Begin INPUT RECORDS

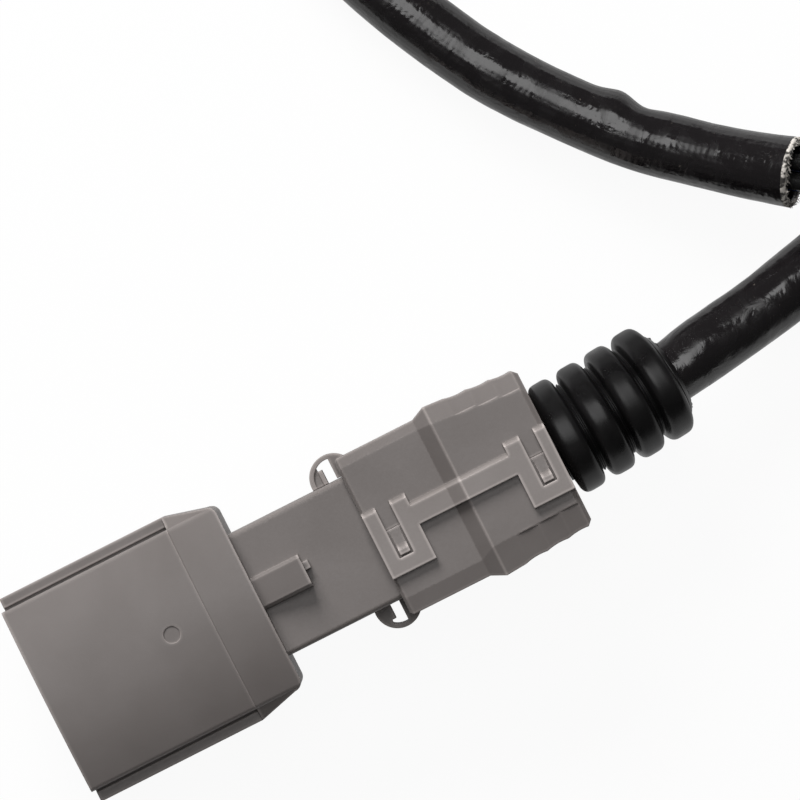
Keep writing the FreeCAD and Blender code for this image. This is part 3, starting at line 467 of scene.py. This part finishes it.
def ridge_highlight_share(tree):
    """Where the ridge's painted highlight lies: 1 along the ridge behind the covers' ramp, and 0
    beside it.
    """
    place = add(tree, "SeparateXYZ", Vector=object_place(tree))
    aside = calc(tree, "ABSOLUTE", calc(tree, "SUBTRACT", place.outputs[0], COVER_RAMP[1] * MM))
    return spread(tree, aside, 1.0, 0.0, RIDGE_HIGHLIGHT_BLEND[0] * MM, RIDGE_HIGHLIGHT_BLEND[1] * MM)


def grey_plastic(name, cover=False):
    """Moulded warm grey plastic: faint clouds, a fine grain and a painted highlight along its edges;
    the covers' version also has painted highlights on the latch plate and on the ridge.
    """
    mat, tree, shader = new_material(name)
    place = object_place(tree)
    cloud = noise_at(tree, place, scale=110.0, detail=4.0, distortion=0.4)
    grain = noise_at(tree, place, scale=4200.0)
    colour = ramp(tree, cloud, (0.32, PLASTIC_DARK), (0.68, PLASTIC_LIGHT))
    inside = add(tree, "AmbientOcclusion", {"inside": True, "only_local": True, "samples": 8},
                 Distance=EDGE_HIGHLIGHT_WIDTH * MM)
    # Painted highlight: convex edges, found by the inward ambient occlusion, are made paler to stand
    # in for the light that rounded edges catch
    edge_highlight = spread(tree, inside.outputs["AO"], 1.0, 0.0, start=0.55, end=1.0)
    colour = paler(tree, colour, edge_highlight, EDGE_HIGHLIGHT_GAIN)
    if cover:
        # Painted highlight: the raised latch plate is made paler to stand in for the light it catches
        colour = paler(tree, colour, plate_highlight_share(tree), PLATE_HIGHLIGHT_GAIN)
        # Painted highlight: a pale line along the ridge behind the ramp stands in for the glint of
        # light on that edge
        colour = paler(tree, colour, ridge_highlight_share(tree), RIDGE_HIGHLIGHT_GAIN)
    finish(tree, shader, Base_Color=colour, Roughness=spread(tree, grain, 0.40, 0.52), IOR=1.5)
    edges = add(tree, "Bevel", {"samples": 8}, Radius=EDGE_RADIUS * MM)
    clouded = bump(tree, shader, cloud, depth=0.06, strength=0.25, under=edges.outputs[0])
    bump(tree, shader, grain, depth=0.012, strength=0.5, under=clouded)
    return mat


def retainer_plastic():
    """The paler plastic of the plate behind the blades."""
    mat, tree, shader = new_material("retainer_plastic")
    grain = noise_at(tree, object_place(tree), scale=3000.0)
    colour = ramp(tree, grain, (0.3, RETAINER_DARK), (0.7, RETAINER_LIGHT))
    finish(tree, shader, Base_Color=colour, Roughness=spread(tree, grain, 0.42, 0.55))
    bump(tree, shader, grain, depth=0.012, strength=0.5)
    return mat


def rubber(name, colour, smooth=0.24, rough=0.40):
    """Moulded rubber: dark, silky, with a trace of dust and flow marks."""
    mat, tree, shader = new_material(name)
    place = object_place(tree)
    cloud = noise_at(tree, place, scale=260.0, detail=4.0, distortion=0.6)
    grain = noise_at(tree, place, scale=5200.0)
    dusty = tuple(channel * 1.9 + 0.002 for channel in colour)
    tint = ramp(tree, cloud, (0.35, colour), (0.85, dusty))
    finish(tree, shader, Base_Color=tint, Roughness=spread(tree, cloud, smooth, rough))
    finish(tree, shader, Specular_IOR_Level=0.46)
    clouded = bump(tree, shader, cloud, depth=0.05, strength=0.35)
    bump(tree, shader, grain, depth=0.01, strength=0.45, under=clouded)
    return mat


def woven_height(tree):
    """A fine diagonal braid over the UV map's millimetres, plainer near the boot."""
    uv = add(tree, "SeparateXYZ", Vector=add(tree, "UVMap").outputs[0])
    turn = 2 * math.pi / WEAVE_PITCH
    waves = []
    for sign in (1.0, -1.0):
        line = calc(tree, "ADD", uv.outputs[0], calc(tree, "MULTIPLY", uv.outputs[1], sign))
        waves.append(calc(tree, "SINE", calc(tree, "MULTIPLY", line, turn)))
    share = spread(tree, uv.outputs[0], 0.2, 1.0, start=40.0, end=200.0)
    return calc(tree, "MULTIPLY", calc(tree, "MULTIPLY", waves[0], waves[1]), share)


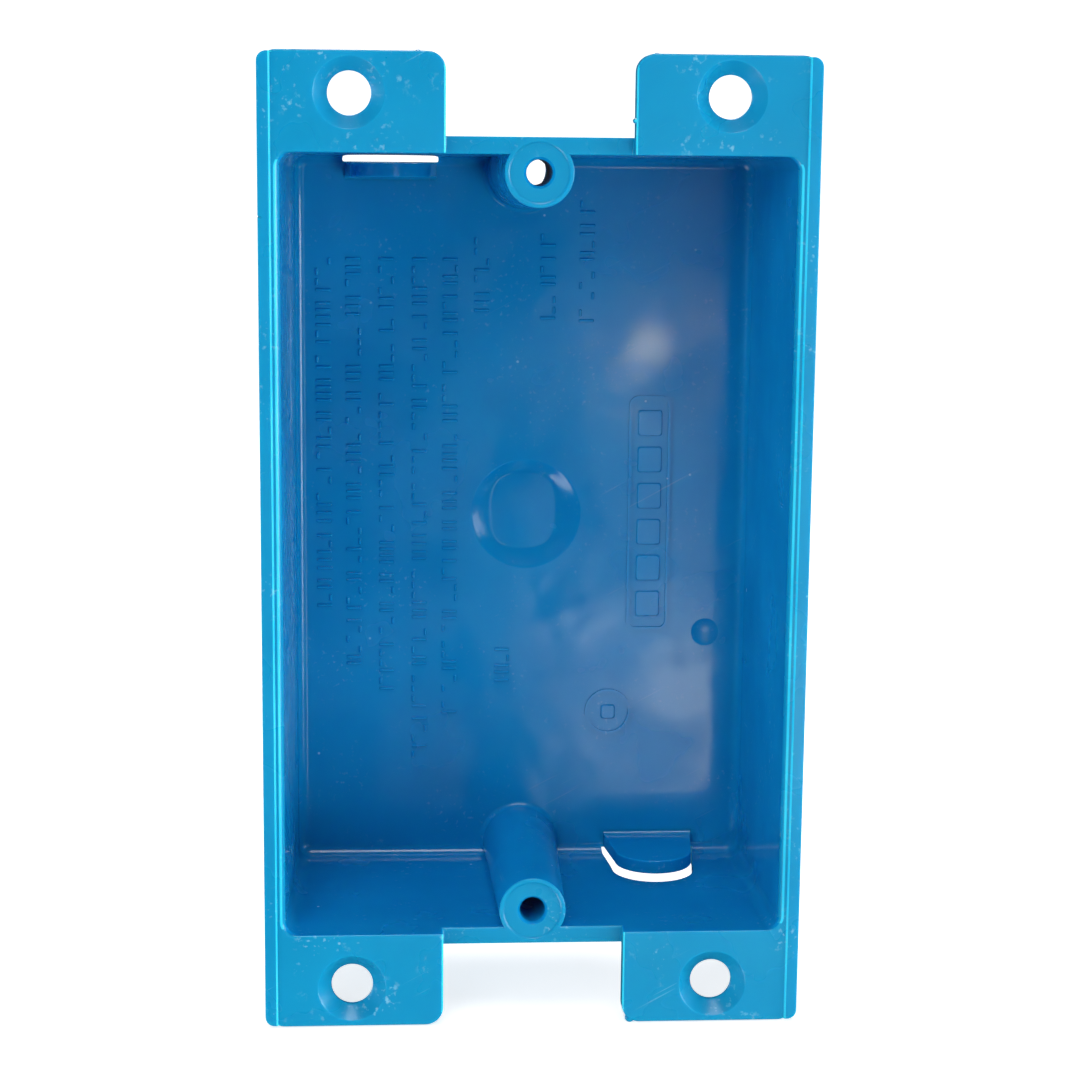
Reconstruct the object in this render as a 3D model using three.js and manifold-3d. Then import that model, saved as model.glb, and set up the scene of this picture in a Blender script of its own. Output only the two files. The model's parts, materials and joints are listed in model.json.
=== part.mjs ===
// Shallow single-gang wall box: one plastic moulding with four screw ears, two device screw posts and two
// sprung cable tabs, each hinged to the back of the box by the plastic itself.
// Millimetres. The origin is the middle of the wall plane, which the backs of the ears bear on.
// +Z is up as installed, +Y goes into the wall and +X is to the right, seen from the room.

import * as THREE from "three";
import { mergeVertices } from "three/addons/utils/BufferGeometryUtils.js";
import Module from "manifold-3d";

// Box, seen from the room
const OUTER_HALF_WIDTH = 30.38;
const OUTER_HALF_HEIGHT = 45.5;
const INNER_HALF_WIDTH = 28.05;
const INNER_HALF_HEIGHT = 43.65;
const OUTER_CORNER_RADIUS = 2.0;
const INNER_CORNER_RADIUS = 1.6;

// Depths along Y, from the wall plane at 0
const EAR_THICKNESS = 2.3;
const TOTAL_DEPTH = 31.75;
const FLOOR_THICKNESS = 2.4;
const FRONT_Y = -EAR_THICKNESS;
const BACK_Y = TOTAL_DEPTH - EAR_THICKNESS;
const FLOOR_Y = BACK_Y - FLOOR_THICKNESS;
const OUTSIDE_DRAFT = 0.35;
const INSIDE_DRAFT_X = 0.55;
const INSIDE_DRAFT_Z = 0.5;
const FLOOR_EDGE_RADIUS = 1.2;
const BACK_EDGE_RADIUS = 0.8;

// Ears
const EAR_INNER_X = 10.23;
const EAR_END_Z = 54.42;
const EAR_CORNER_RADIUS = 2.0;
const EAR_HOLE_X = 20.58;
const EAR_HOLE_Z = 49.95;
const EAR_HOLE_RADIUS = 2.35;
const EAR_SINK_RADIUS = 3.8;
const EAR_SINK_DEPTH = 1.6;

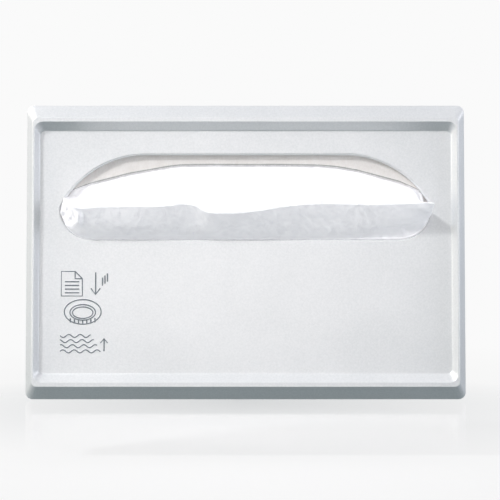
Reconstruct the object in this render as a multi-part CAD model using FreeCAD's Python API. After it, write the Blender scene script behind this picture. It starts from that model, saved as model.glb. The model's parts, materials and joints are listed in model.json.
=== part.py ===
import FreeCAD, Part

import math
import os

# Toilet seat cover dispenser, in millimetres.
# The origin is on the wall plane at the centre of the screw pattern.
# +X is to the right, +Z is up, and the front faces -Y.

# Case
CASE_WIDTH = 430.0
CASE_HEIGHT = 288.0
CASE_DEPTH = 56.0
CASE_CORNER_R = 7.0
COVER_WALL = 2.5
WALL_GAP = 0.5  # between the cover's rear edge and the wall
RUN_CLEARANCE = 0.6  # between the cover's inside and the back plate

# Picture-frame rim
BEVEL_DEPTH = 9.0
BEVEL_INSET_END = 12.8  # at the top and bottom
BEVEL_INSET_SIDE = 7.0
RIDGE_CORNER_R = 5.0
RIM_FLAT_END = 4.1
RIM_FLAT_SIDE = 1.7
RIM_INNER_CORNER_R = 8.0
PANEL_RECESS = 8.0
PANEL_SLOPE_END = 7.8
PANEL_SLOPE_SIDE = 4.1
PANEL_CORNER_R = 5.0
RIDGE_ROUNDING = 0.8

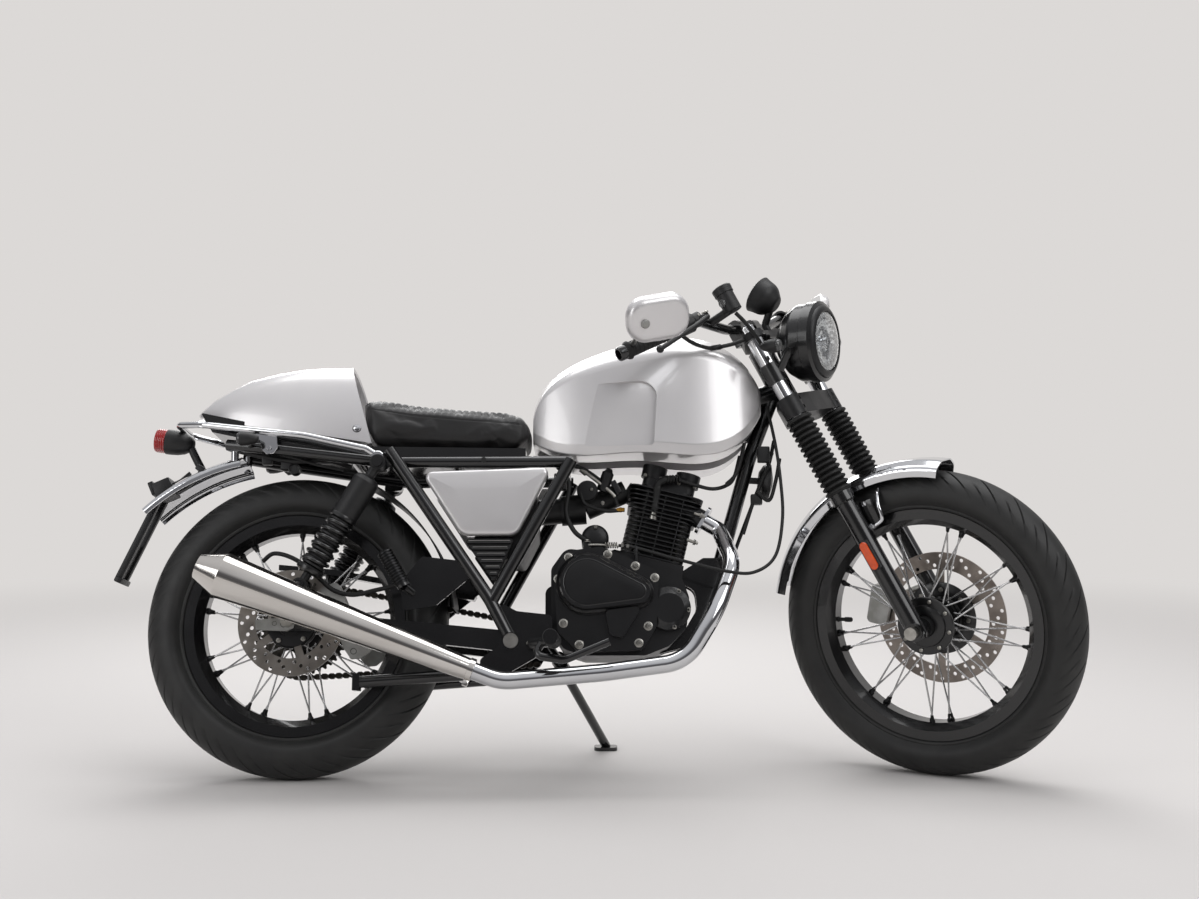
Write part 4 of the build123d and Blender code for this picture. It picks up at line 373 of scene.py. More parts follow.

End INPUT RECORDS

- [EXERCISE]:
Copy all data exactly, start to finish.

- [EXERCISE OUTPUT]:
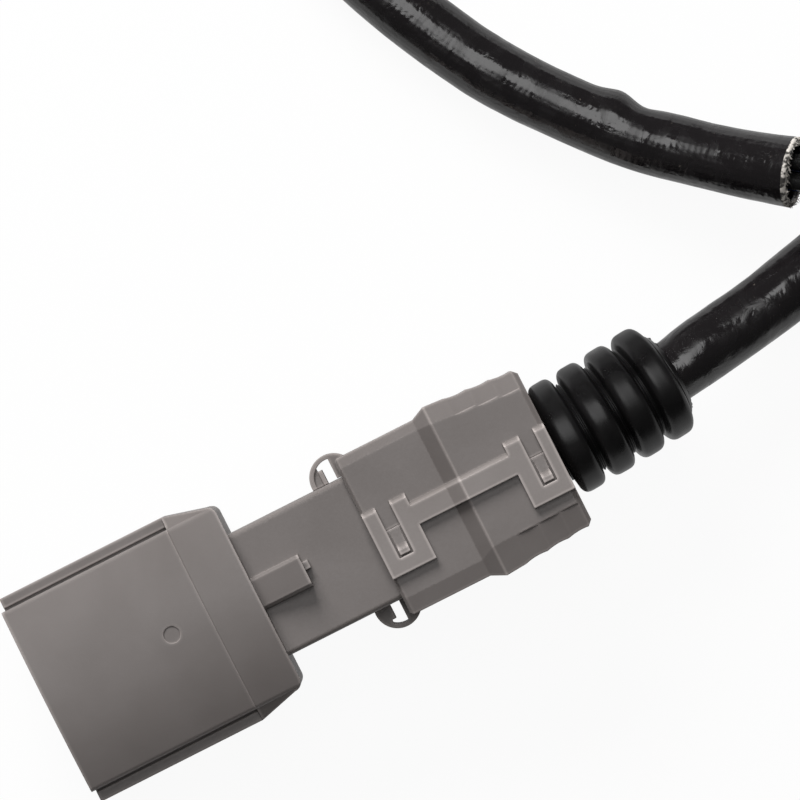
Keep writing the FreeCAD and Blender code for this image. This is part 3, starting at line 467 of scene.py. This part finishes it.
def ridge_highlight_share(tree):
    """Where the ridge's painted highlight lies: 1 along the ridge behind the covers' ramp, and 0
    beside it.
    """
    place = add(tree, "SeparateXYZ", Vector=object_place(tree))
    aside = calc(tree, "ABSOLUTE", calc(tree, "SUBTRACT", place.outputs[0], COVER_RAMP[1] * MM))
    return spread(tree, aside, 1.0, 0.0, RIDGE_HIGHLIGHT_BLEND[0] * MM, RIDGE_HIGHLIGHT_BLEND[1] * MM)


def grey_plastic(name, cover=False):
    """Moulded warm grey plastic: faint clouds, a fine grain and a painted highlight along its edges;
    the covers' version also has painted highlights on the latch plate and on the ridge.
    """
    mat, tree, shader = new_material(name)
    place = object_place(tree)
    cloud = noise_at(tree, place, scale=110.0, detail=4.0, distortion=0.4)
    grain = noise_at(tree, place, scale=4200.0)
    colour = ramp(tree, cloud, (0.32, PLASTIC_DARK), (0.68, PLASTIC_LIGHT))
    inside = add(tree, "AmbientOcclusion", {"inside": True, "only_local": True, "samples": 8},
                 Distance=EDGE_HIGHLIGHT_WIDTH * MM)
    # Painted highlight: convex edges, found by the inward ambient occlusion, are made paler to stand
    # in for the light that rounded edges catch
    edge_highlight = spread(tree, inside.outputs["AO"], 1.0, 0.0, start=0.55, end=1.0)
    colour = paler(tree, colour, edge_highlight, EDGE_HIGHLIGHT_GAIN)
    if cover:
        # Painted highlight: the raised latch plate is made paler to stand in for the light it catches
        colour = paler(tree, colour, plate_highlight_share(tree), PLATE_HIGHLIGHT_GAIN)
        # Painted highlight: a pale line along the ridge behind the ramp stands in for the glint of
        # light on that edge
        colour = paler(tree, colour, ridge_highlight_share(tree), RIDGE_HIGHLIGHT_GAIN)
    finish(tree, shader, Base_Color=colour, Roughness=spread(tree, grain, 0.40, 0.52), IOR=1.5)
    edges = add(tree, "Bevel", {"samples": 8}, Radius=EDGE_RADIUS * MM)
    clouded = bump(tree, shader, cloud, depth=0.06, strength=0.25, under=edges.outputs[0])
    bump(tree, shader, grain, depth=0.012, strength=0.5, under=clouded)
    return mat


def retainer_plastic():
    """The paler plastic of the plate behind the blades."""
    mat, tree, shader = new_material("retainer_plastic")
    grain = noise_at(tree, object_place(tree), scale=3000.0)
    colour = ramp(tree, grain, (0.3, RETAINER_DARK), (0.7, RETAINER_LIGHT))
    finish(tree, shader, Base_Color=colour, Roughness=spread(tree, grain, 0.42, 0.55))
    bump(tree, shader, grain, depth=0.012, strength=0.5)
    return mat


def rubber(name, colour, smooth=0.24, rough=0.40):
    """Moulded rubber: dark, silky, with a trace of dust and flow marks."""
    mat, tree, shader = new_material(name)
    place = object_place(tree)
    cloud = noise_at(tree, place, scale=260.0, detail=4.0, distortion=0.6)
    grain = noise_at(tree, place, scale=5200.0)
    dusty = tuple(channel * 1.9 + 0.002 for channel in colour)
    tint = ramp(tree, cloud, (0.35, colour), (0.85, dusty))
    finish(tree, shader, Base_Color=tint, Roughness=spread(tree, cloud, smooth, rough))
    finish(tree, shader, Specular_IOR_Level=0.46)
    clouded = bump(tree, shader, cloud, depth=0.05, strength=0.35)
    bump(tree, shader, grain, depth=0.01, strength=0.45, under=clouded)
    return mat


def woven_height(tree):
    """A fine diagonal braid over the UV map's millimetres, plainer near the boot."""
    uv = add(tree, "SeparateXYZ", Vector=add(tree, "UVMap").outputs[0])
    turn = 2 * math.pi / WEAVE_PITCH
    waves = []
    for sign in (1.0, -1.0):
        line = calc(tree, "ADD", uv.outputs[0], calc(tree, "MULTIPLY", uv.outputs[1], sign))
        waves.append(calc(tree, "SINE", calc(tree, "MULTIPLY", line, turn)))
    share = spread(tree, uv.outputs[0], 0.2, 1.0, start=40.0, end=200.0)
    return calc(tree, "MULTIPLY", calc(tree, "MULTIPLY", waves[0], waves[1]), share)


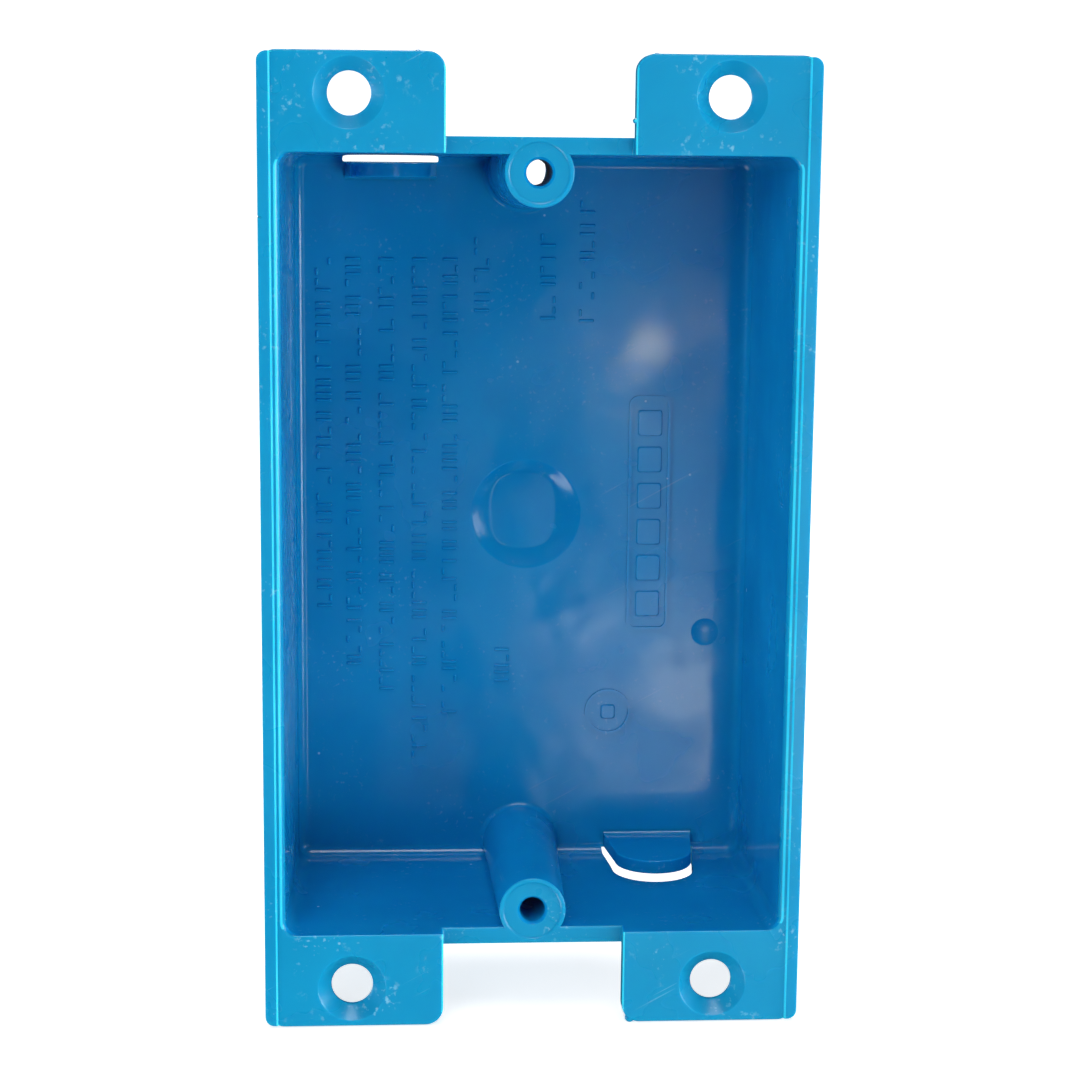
Reconstruct the object in this render as a 3D model using three.js and manifold-3d. Then import that model, saved as model.glb, and set up the scene of this picture in a Blender script of its own. Output only the two files. The model's parts, materials and joints are listed in model.json.
=== part.mjs ===
// Shallow single-gang wall box: one plastic moulding with four screw ears, two device screw posts and two
// sprung cable tabs, each hinged to the back of the box by the plastic itself.
// Millimetres. The origin is the middle of the wall plane, which the backs of the ears bear on.
// +Z is up as installed, +Y goes into the wall and +X is to the right, seen from the room.

import * as THREE from "three";
import { mergeVertices } from "three/addons/utils/BufferGeometryUtils.js";
import Module from "manifold-3d";

// Box, seen from the room
const OUTER_HALF_WIDTH = 30.38;
const OUTER_HALF_HEIGHT = 45.5;
const INNER_HALF_WIDTH = 28.05;
const INNER_HALF_HEIGHT = 43.65;
const OUTER_CORNER_RADIUS = 2.0;
const INNER_CORNER_RADIUS = 1.6;

// Depths along Y, from the wall plane at 0
const EAR_THICKNESS = 2.3;
const TOTAL_DEPTH = 31.75;
const FLOOR_THICKNESS = 2.4;
const FRONT_Y = -EAR_THICKNESS;
const BACK_Y = TOTAL_DEPTH - EAR_THICKNESS;
const FLOOR_Y = BACK_Y - FLOOR_THICKNESS;
const OUTSIDE_DRAFT = 0.35;
const INSIDE_DRAFT_X = 0.55;
const INSIDE_DRAFT_Z = 0.5;
const FLOOR_EDGE_RADIUS = 1.2;
const BACK_EDGE_RADIUS = 0.8;

// Ears
const EAR_INNER_X = 10.23;
const EAR_END_Z = 54.42;
const EAR_CORNER_RADIUS = 2.0;
const EAR_HOLE_X = 20.58;
const EAR_HOLE_Z = 49.95;
const EAR_HOLE_RADIUS = 2.35;
const EAR_SINK_RADIUS = 3.8;
const EAR_SINK_DEPTH = 1.6;

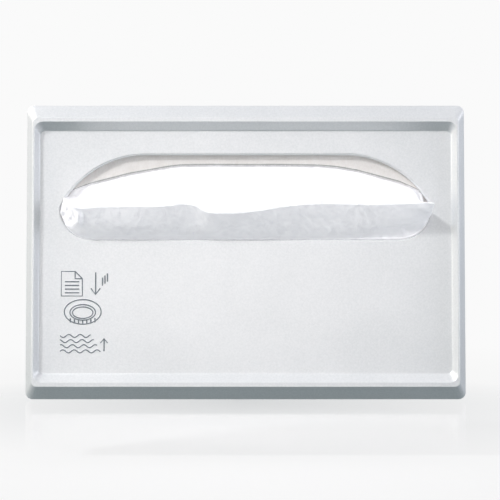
Reconstruct the object in this render as a multi-part CAD model using FreeCAD's Python API. After it, write the Blender scene script behind this picture. It starts from that model, saved as model.glb. The model's parts, materials and joints are listed in model.json.
=== part.py ===
import FreeCAD, Part

import math
import os

# Toilet seat cover dispenser, in millimetres.
# The origin is on the wall plane at the centre of the screw pattern.
# +X is to the right, +Z is up, and the front faces -Y.

# Case
CASE_WIDTH = 430.0
CASE_HEIGHT = 288.0
CASE_DEPTH = 56.0
CASE_CORNER_R = 7.0
COVER_WALL = 2.5
WALL_GAP = 0.5  # between the cover's rear edge and the wall
RUN_CLEARANCE = 0.6  # between the cover's inside and the back plate

# Picture-frame rim
BEVEL_DEPTH = 9.0
BEVEL_INSET_END = 12.8  # at the top and bottom
BEVEL_INSET_SIDE = 7.0
RIDGE_CORNER_R = 5.0
RIM_FLAT_END = 4.1
RIM_FLAT_SIDE = 1.7
RIM_INNER_CORNER_R = 8.0
PANEL_RECESS = 8.0
PANEL_SLOPE_END = 7.8
PANEL_SLOPE_SIDE = 4.1
PANEL_CORNER_R = 5.0
RIDGE_ROUNDING = 0.8

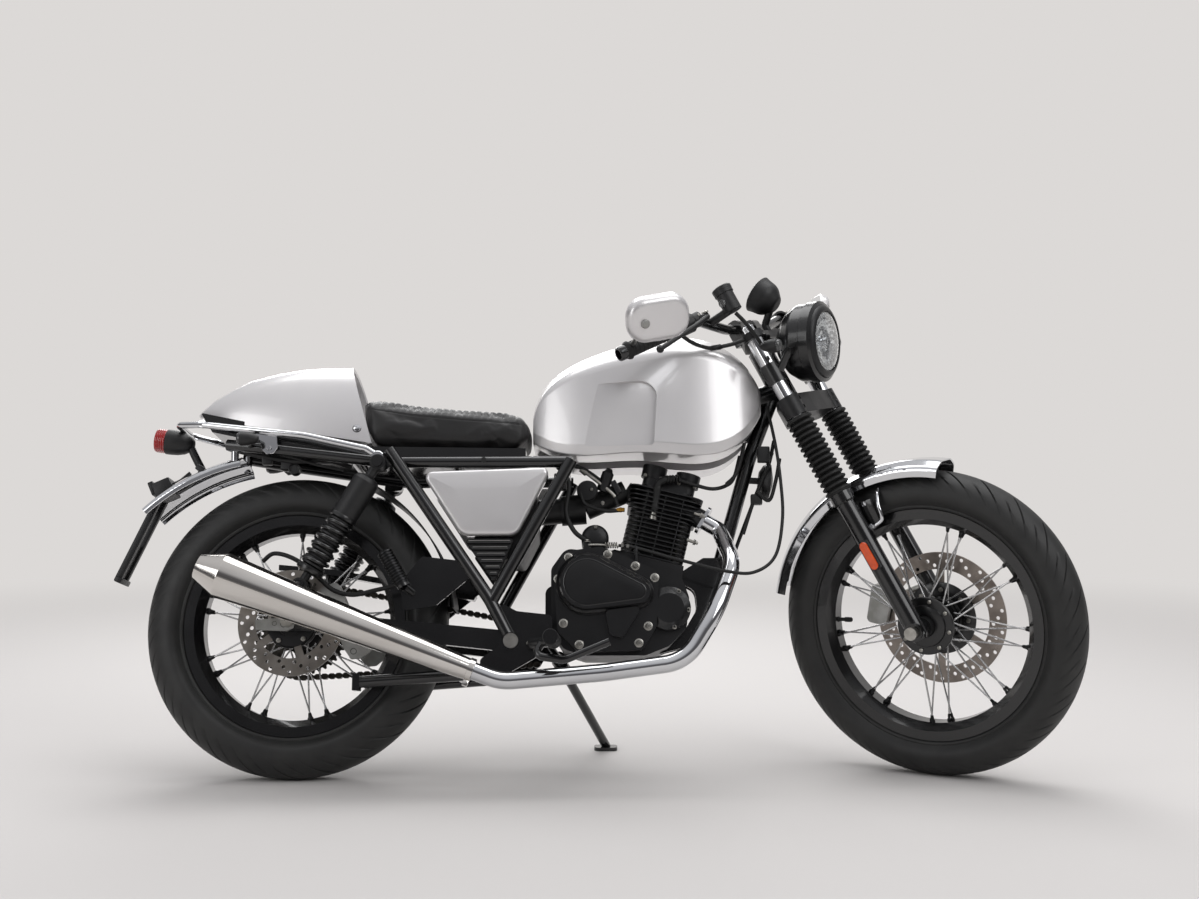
Write part 4 of the build123d and Blender code for this picture. It picks up at line 373 of scene.py. More parts follow.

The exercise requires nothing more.